***** Raw data *****

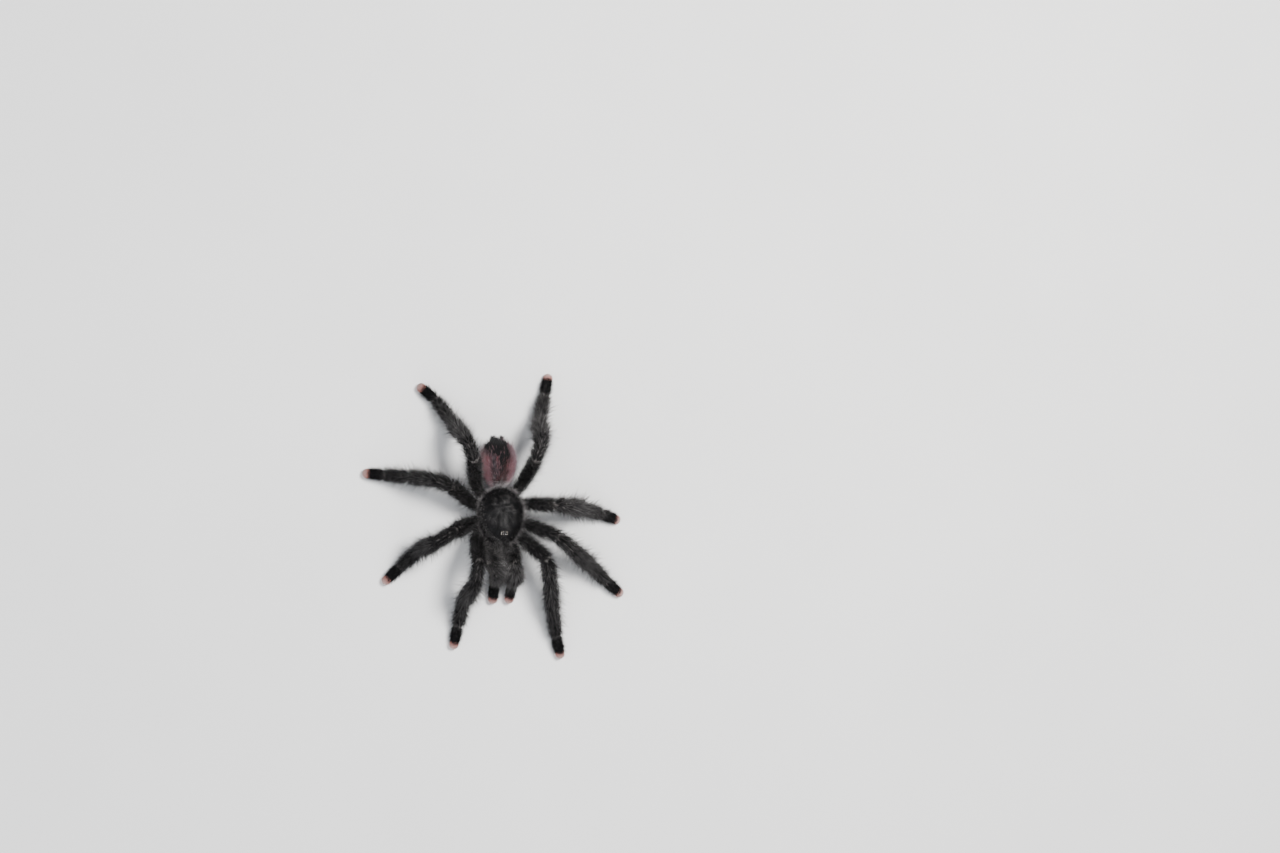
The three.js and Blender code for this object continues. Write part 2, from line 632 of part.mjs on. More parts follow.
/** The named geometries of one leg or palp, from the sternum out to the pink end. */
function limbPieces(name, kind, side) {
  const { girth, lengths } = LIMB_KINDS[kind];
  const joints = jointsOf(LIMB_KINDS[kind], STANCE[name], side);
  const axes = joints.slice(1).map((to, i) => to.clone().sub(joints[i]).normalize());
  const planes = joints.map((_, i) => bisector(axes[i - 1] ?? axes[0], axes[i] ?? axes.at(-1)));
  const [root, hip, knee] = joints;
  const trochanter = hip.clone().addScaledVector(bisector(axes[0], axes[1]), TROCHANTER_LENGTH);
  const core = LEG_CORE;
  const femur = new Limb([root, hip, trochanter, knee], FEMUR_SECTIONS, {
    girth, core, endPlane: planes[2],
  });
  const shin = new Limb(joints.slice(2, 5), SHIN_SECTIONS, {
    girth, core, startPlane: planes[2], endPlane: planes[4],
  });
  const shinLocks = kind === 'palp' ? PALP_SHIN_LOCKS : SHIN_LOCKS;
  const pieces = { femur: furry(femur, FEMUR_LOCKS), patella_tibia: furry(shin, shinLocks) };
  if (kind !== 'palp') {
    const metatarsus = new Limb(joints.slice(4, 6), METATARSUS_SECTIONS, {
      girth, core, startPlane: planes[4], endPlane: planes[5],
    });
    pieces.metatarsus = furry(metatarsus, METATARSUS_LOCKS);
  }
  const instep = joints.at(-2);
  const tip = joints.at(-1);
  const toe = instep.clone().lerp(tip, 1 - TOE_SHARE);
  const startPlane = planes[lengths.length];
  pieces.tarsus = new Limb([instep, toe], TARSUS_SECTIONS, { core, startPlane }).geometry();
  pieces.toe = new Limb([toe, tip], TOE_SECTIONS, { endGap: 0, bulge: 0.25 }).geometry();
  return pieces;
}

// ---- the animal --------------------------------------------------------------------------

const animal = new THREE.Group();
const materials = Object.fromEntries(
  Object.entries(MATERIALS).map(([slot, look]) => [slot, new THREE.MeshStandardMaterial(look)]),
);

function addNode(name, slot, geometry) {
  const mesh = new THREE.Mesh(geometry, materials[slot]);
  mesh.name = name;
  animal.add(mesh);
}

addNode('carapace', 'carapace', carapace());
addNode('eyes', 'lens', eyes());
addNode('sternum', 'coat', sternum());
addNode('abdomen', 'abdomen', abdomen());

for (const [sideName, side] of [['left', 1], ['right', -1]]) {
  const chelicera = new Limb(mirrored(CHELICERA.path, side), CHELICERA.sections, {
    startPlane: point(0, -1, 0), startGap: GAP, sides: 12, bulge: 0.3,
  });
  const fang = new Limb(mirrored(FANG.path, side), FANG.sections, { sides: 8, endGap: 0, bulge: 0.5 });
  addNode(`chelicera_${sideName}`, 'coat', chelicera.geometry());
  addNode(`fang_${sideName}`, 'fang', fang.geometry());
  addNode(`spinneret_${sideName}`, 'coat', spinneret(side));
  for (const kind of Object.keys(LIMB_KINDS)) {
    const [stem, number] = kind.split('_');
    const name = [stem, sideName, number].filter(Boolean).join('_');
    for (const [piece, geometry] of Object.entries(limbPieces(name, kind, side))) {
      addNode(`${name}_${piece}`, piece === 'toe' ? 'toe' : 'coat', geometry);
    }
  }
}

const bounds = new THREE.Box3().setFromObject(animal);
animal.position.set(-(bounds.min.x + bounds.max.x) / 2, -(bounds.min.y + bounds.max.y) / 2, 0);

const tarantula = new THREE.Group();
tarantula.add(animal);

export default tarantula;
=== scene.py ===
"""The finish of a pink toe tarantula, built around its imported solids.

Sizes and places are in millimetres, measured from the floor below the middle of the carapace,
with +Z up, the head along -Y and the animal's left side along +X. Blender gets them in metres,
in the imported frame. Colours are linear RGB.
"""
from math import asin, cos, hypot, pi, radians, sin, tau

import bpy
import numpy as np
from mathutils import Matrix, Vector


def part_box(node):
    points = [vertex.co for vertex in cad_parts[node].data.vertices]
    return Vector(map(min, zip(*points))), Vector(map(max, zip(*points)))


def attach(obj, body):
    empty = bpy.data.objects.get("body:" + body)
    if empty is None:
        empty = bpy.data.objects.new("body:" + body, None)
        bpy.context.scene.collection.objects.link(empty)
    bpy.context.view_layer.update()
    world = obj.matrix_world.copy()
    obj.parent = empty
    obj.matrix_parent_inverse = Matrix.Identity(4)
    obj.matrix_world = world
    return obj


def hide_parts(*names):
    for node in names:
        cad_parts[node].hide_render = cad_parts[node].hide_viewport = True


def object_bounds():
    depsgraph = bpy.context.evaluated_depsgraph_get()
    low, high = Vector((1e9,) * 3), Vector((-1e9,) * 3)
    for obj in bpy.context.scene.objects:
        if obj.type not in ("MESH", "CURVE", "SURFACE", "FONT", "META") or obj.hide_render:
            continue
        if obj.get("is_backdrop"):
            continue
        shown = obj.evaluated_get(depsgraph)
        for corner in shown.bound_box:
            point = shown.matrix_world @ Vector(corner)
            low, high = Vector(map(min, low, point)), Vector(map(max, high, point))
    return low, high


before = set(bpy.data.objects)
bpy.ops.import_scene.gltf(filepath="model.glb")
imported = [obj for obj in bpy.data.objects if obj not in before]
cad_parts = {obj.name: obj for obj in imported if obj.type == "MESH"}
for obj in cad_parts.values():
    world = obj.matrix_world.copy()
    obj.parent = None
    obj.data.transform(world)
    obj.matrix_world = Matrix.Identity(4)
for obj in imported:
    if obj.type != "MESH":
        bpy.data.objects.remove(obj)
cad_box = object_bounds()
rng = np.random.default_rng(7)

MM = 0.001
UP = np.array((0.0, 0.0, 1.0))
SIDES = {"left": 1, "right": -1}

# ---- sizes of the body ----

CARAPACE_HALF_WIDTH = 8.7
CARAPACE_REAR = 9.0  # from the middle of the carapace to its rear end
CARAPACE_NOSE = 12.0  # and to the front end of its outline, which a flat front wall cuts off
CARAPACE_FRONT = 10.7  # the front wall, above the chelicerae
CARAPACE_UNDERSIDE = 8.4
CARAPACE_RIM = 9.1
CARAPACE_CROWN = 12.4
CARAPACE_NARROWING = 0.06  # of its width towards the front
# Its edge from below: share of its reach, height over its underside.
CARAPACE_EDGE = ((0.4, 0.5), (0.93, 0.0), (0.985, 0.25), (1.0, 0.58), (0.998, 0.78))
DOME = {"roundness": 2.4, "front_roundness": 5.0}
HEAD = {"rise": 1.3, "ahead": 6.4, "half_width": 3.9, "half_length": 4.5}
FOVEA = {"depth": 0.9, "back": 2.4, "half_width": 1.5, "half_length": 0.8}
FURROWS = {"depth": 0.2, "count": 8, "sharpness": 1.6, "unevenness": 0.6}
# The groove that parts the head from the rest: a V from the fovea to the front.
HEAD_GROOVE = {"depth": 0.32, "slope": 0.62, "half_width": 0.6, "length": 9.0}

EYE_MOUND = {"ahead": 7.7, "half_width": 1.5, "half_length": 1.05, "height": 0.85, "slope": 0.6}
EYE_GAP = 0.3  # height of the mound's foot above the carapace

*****

**What to produce:**
Write out all the data again, exactly as it appears.

**Finished answer:**
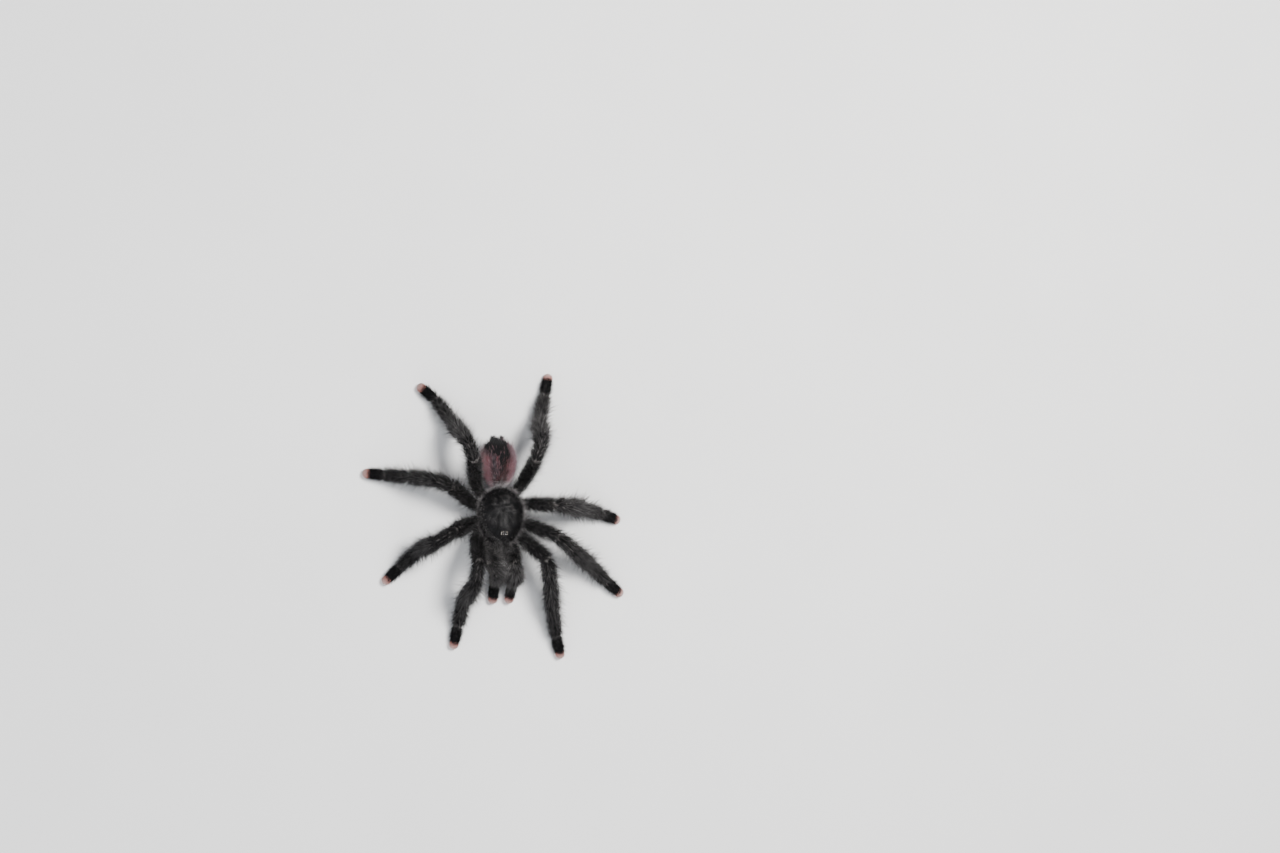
The three.js and Blender code for this object continues. Write part 2, from line 632 of part.mjs on. More parts follow.
/** The named geometries of one leg or palp, from the sternum out to the pink end. */
function limbPieces(name, kind, side) {
  const { girth, lengths } = LIMB_KINDS[kind];
  const joints = jointsOf(LIMB_KINDS[kind], STANCE[name], side);
  const axes = joints.slice(1).map((to, i) => to.clone().sub(joints[i]).normalize());
  const planes = joints.map((_, i) => bisector(axes[i - 1] ?? axes[0], axes[i] ?? axes.at(-1)));
  const [root, hip, knee] = joints;
  const trochanter = hip.clone().addScaledVector(bisector(axes[0], axes[1]), TROCHANTER_LENGTH);
  const core = LEG_CORE;
  const femur = new Limb([root, hip, trochanter, knee], FEMUR_SECTIONS, {
    girth, core, endPlane: planes[2],
  });
  const shin = new Limb(joints.slice(2, 5), SHIN_SECTIONS, {
    girth, core, startPlane: planes[2], endPlane: planes[4],
  });
  const shinLocks = kind === 'palp' ? PALP_SHIN_LOCKS : SHIN_LOCKS;
  const pieces = { femur: furry(femur, FEMUR_LOCKS), patella_tibia: furry(shin, shinLocks) };
  if (kind !== 'palp') {
    const metatarsus = new Limb(joints.slice(4, 6), METATARSUS_SECTIONS, {
      girth, core, startPlane: planes[4], endPlane: planes[5],
    });
    pieces.metatarsus = furry(metatarsus, METATARSUS_LOCKS);
  }
  const instep = joints.at(-2);
  const tip = joints.at(-1);
  const toe = instep.clone().lerp(tip, 1 - TOE_SHARE);
  const startPlane = planes[lengths.length];
  pieces.tarsus = new Limb([instep, toe], TARSUS_SECTIONS, { core, startPlane }).geometry();
  pieces.toe = new Limb([toe, tip], TOE_SECTIONS, { endGap: 0, bulge: 0.25 }).geometry();
  return pieces;
}

// ---- the animal --------------------------------------------------------------------------

const animal = new THREE.Group();
const materials = Object.fromEntries(
  Object.entries(MATERIALS).map(([slot, look]) => [slot, new THREE.MeshStandardMaterial(look)]),
);

function addNode(name, slot, geometry) {
  const mesh = new THREE.Mesh(geometry, materials[slot]);
  mesh.name = name;
  animal.add(mesh);
}

addNode('carapace', 'carapace', carapace());
addNode('eyes', 'lens', eyes());
addNode('sternum', 'coat', sternum());
addNode('abdomen', 'abdomen', abdomen());

for (const [sideName, side] of [['left', 1], ['right', -1]]) {
  const chelicera = new Limb(mirrored(CHELICERA.path, side), CHELICERA.sections, {
    startPlane: point(0, -1, 0), startGap: GAP, sides: 12, bulge: 0.3,
  });
  const fang = new Limb(mirrored(FANG.path, side), FANG.sections, { sides: 8, endGap: 0, bulge: 0.5 });
  addNode(`chelicera_${sideName}`, 'coat', chelicera.geometry());
  addNode(`fang_${sideName}`, 'fang', fang.geometry());
  addNode(`spinneret_${sideName}`, 'coat', spinneret(side));
  for (const kind of Object.keys(LIMB_KINDS)) {
    const [stem, number] = kind.split('_');
    const name = [stem, sideName, number].filter(Boolean).join('_');
    for (const [piece, geometry] of Object.entries(limbPieces(name, kind, side))) {
      addNode(`${name}_${piece}`, piece === 'toe' ? 'toe' : 'coat', geometry);
    }
  }
}

const bounds = new THREE.Box3().setFromObject(animal);
animal.position.set(-(bounds.min.x + bounds.max.x) / 2, -(bounds.min.y + bounds.max.y) / 2, 0);

const tarantula = new THREE.Group();
tarantula.add(animal);

export default tarantula;
=== scene.py ===
"""The finish of a pink toe tarantula, built around its imported solids.

Sizes and places are in millimetres, measured from the floor below the middle of the carapace,
with +Z up, the head along -Y and the animal's left side along +X. Blender gets them in metres,
in the imported frame. Colours are linear RGB.
"""
from math import asin, cos, hypot, pi, radians, sin, tau

import bpy
import numpy as np
from mathutils import Matrix, Vector


def part_box(node):
    points = [vertex.co for vertex in cad_parts[node].data.vertices]
    return Vector(map(min, zip(*points))), Vector(map(max, zip(*points)))


def attach(obj, body):
    empty = bpy.data.objects.get("body:" + body)
    if empty is None:
        empty = bpy.data.objects.new("body:" + body, None)
        bpy.context.scene.collection.objects.link(empty)
    bpy.context.view_layer.update()
    world = obj.matrix_world.copy()
    obj.parent = empty
    obj.matrix_parent_inverse = Matrix.Identity(4)
    obj.matrix_world = world
    return obj


def hide_parts(*names):
    for node in names:
        cad_parts[node].hide_render = cad_parts[node].hide_viewport = True


def object_bounds():
    depsgraph = bpy.context.evaluated_depsgraph_get()
    low, high = Vector((1e9,) * 3), Vector((-1e9,) * 3)
    for obj in bpy.context.scene.objects:
        if obj.type not in ("MESH", "CURVE", "SURFACE", "FONT", "META") or obj.hide_render:
            continue
        if obj.get("is_backdrop"):
            continue
        shown = obj.evaluated_get(depsgraph)
        for corner in shown.bound_box:
            point = shown.matrix_world @ Vector(corner)
            low, high = Vector(map(min, low, point)), Vector(map(max, high, point))
    return low, high


before = set(bpy.data.objects)
bpy.ops.import_scene.gltf(filepath="model.glb")
imported = [obj for obj in bpy.data.objects if obj not in before]
cad_parts = {obj.name: obj for obj in imported if obj.type == "MESH"}
for obj in cad_parts.values():
    world = obj.matrix_world.copy()
    obj.parent = None
    obj.data.transform(world)
    obj.matrix_world = Matrix.Identity(4)
for obj in imported:
    if obj.type != "MESH":
        bpy.data.objects.remove(obj)
cad_box = object_bounds()
rng = np.random.default_rng(7)

MM = 0.001
UP = np.array((0.0, 0.0, 1.0))
SIDES = {"left": 1, "right": -1}

# ---- sizes of the body ----

CARAPACE_HALF_WIDTH = 8.7
CARAPACE_REAR = 9.0  # from the middle of the carapace to its rear end
CARAPACE_NOSE = 12.0  # and to the front end of its outline, which a flat front wall cuts off
CARAPACE_FRONT = 10.7  # the front wall, above the chelicerae
CARAPACE_UNDERSIDE = 8.4
CARAPACE_RIM = 9.1
CARAPACE_CROWN = 12.4
CARAPACE_NARROWING = 0.06  # of its width towards the front
# Its edge from below: share of its reach, height over its underside.
CARAPACE_EDGE = ((0.4, 0.5), (0.93, 0.0), (0.985, 0.25), (1.0, 0.58), (0.998, 0.78))
DOME = {"roundness": 2.4, "front_roundness": 5.0}
HEAD = {"rise": 1.3, "ahead": 6.4, "half_width": 3.9, "half_length": 4.5}
FOVEA = {"depth": 0.9, "back": 2.4, "half_width": 1.5, "half_length": 0.8}
FURROWS = {"depth": 0.2, "count": 8, "sharpness": 1.6, "unevenness": 0.6}
# The groove that parts the head from the rest: a V from the fovea to the front.
HEAD_GROOVE = {"depth": 0.32, "slope": 0.62, "half_width": 0.6, "length": 9.0}

EYE_MOUND = {"ahead": 7.7, "half_width": 1.5, "half_length": 1.05, "height": 0.85, "slope": 0.6}
EYE_GAP = 0.3  # height of the mound's foot above the carapace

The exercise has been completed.